In this episode we talk to Australian philanthropy expert Krystian Seibert about his work with the Productivity Commission’s Public Inquiry on philanthropy, including their recent draft report “Future Foundations for Giving” which sets out findings and recommendations on developing philanthropy in Australia.


  • How did the Productivity Commission report on philanthropy come about, and what is the aim behind it?
  • What is the history and current context for civil society in Australia?
  • Do recent critiques of philanthropy in the US and elsewhere resonate in the Australian context? (E.g. that philanthropy exacerbates inequality, that it is anti-democratic, that some sources of wealth are “tainted” etc.)
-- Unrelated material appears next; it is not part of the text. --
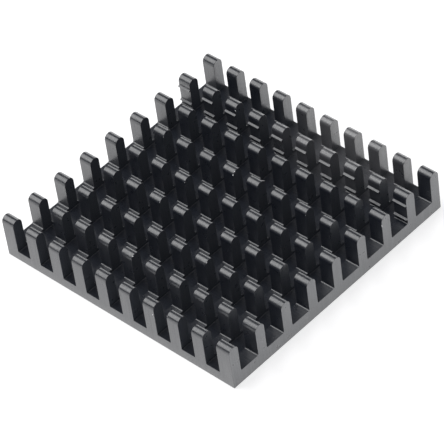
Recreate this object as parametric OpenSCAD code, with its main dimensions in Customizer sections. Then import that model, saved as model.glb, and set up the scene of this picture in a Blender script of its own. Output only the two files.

  • Are the levers for using government policy to influence philanthropy necessarily limited by the fact that it is inherently something that exist independently of govt and is based on the free choices of individuals?
  •  Is there anything we can do to be more ambitious when it comes to using policymaking to build a stronger culture of philanthropy?
  • Does government have a wider role in setting a positive narrative about the role of giving (even if this doesn’t involve actual funding or policy change?)
  • What does the current system for tax relief on donations in Australia look like
  • What is the underlying rationale for governments offering tax relief on donations?
  • Why does the productivity Commission report conclude that the current system is “not fit for purpose” and what is recommended to remedy this?
  • Why is it so important to have a philanthropic funding body owned and operated by Aboriginal and Torres Strait Islander communities? (Is a practical thing about money not currently getting to where it needs to, or a more principled argument based on claims of justice?)
  • Does the negative result of the 2023 referendum on establishing the Aboriginal and Torres Strait Islander Voice mechanism bolster the case for a philanthropic entity of kind outlined, or does it make it make it harder to achieve?
  • Do private ancillary funds correspond that what we would call foundations in the US/UK context?
  • How much pressure is there currently in Australia to consider increasing the minimum payout requirements?
  • What role can government play in improving the data landscape around philanthropy?
  • How could this help foster more/better giving?